FERC further explained that under current practice, it has granted waivers of tariff provisions where: (1) the underlying error was made in good faith; (2) the waiver is of limited scope; (3) the waiver addresses a concrete problem; and (4) the waiver does not have undesirable consequences, such as harming third parties. FERC proposed to clarify that going forward it will apply this four-part analysis to both prospective waiver requests and petitions for remedial relief. It stressed, however, that the four-part analysis will be applied to petitions for remedial relief only in those limited circumstances when (1) the request for remedial relief does not violate the filed rate doctrine or the rule against retroactive ratemaking due to adequate prior notice, or (2) the requested relief is within FERC’s authority to grant under FPA section 309 or NGA section 16.

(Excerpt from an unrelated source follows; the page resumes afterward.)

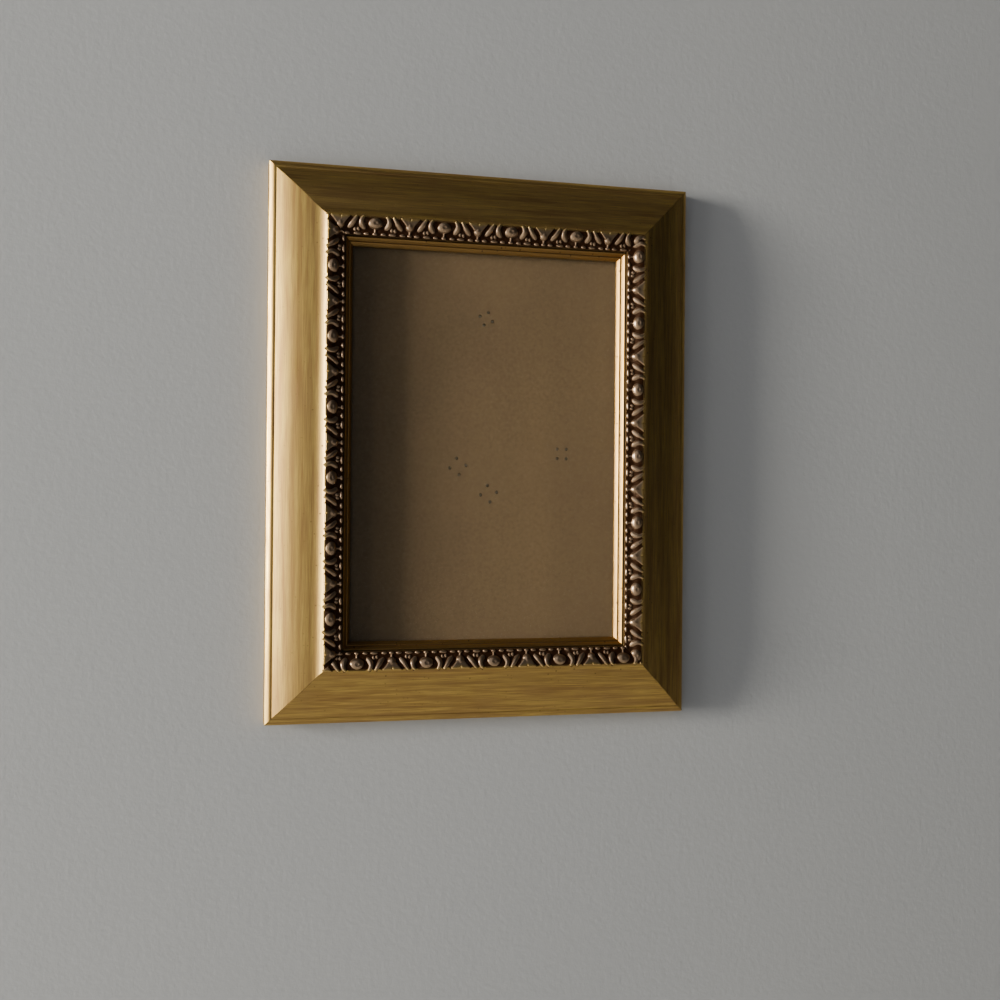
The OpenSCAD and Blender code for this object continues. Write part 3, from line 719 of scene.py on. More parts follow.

Lastly, FERC proposed requiring a stronger showing when a petitioner is seeking remedial relief for its own failure to comply with a tariff. For example, FERC stated that it proposes to find arguments that a petition for remedial relief was made in good faith will be more compelling when the petition contends that the failure to comply was due to something more than inadvertent error or administrative oversight. Further, FERC proposed that petitions for remedial relief will generally be denied when a protestor credibly contends that the requested remedial relief will result in undesirable consequences, such as harm to third parties. FERC noted, however, that it still could find that the effects of a waiver would result in harm to third parties, even in the absence of a protester. In short, it appears that the intent of this policy statement is not only to provide clarity and guidance, but also to discourage certain types of waiver filings.